ALL YOU NEED TO KNOW ABOUT CARE’S UKRAINE CRISIS FUND

By Cyrus Jarvis

For Mission’s seventh issue, we partnered with care.org to provide relief to Ukranian’s fleeing war.

Since Russia invaded Ukraine five months ago, over 6.8 million people have fled to neighboring countries, and more than 8 million have been internally displaced. The situation has turned into a Europe-wide crisis, with money pouring into Ukraine from worldwide donations and refugees sending money back home to support a country suffering from a costly and economically damaging war. One NGO providing donations to efforts in Ukraine is CARE.org, which provides relief to the most vulnerable Ukrainians affected by the conflict. To help alleviate the situation on the ground for those fleeing the war, Mission will contribute $10,000 in profits from Mission’s latest issue to CARE’s Ukraine Crisis Fund.

Many fundraising drives, especially when the invasion first began, were raising money for Ukraine’s military, but CARE.org’s Ukraine Crisis Fund focuses solely on humanitarian aid. “We are not affiliated in any way with military operations,” CARE’s press officer Anisa Husain tells Mission over Zoom.

Mission’s donation will go directly to the charity’s program in Poland to provide aid to families who sought safety there (Poland, which borders Ukraine, has been the primary destination for those fleeing the conflict.) According to Anisa, this includes “shelter, cash cards, and the CARE teacher program,” for which 600 Ukrainian-speaking teachers have been hired since April to help refugee children acclimate to schools in Poland. Daria Khrystenko is a teacher who speaks Polish and Ukrainian who participated in the program. “when children come, and they are of course traumatized, they don’t speak the [Polish] language, and they are with new people, it’s good to have Ukrainian teachers.” She talks about the benefits for the adults, providing jobs for Ukrainian teachers fleeing the war, and giving peace of mind to refugee parents. “It’s good for parents because they know they can trust that there is someone to talk to in their language. It happened to me when I was teaching at a school – the parents would text me and call me asking all kinds of questions: how to apply for this, how to do that. There were many questions, so it’s good for parents to have someone to communicate with in their own language.” Khrystenko explains. Effectively, she became a community liaison figure for other refugees. Thanks to her, Ukrainian children are excited to go to school, which allows their parents to focus on finding work to support themselves, as government assistance is relatively small, and most are single women who had to leave their partners behind to serve in the Ukrainian military.

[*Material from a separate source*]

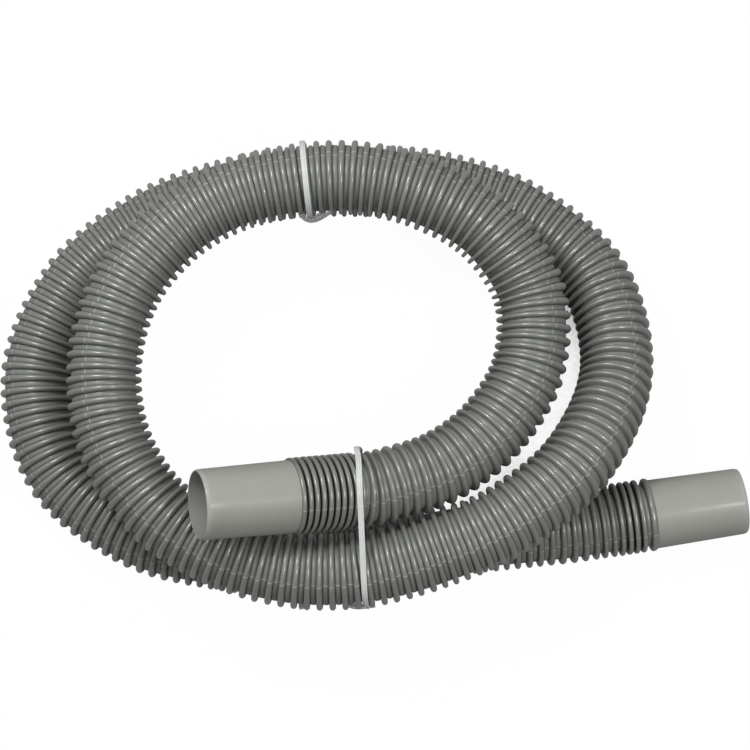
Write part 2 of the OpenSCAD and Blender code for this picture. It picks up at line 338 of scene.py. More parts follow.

In addition to CARE’s Poland chapter, the charity strives to support those still in Ukraine via its German arm, CARE Germany. Raegan Hodge, who is in Poland working as part of CARE’s crisis response, says that a total of 380,932 people still in Ukraine have been reached with humanitarian assistance, “most of which is food assistance in the cities of Chernihiv, Sumy, Kyiv and Kharkiv and well as psychosocial support, health, and other services.” CARE.ORG has been working with local organizations and services that are experienced and know the land best, as well as the Slovakian and Ukrainian Red Crosses, who all need added capacity and funds. Notably, they have been working with Lyudmyla Yankina, a 38-year-old woman who lives in an emergency shelter in a basement in Kyiv. As a one-woman charity, she transports food, medicine, and other desperately needed supplies to people as far as 150 kilometers away who have no one else to care for them. “I pray every day that the missiles lying on the roads don’t explode while we are driving along there,” she tells CARE. Lyudmyla, with other volunteers, delivers up to 2,000 meals daily and visits 200 people who need regular medication at home. She has a medical background as a nurse, so she refuses to evacuate Ukraine to do what she can to help those left behind during the conflict.

But despite the world’s well-documented efforts to assist those in need, help is dwindling. “At first, there was so much generosity. Ukraine was all over the news, people were responsive, people were opening up their homes, if anyone spoke a little Russian or Ukrainian, they were working in train stations or bringing food to pick-up sites, but unfortunately, we’re four months in now, and there’s been a bit of fatigue in Polish society, which there’s bound to be,” says Hodge.

She talks of a “second wave of issues with accommodation, particularly as the situation is rapidly deteriorating in the east of Ukraine, causing many refugees to arrive in Poland more traumatized and vulnerable. “Now is when they need help most, and it’s now that resources are also getting stretched thin. Every person also has their individual needs… and you need personalized support. It takes a lot of people and a lot of capacity to really help people in the way they need.” Because of this, CARE is trying to strategize, working with governments and other organizations to position themselves as a backup to provide long-lasting support when NGOs and volunteers become fatigued.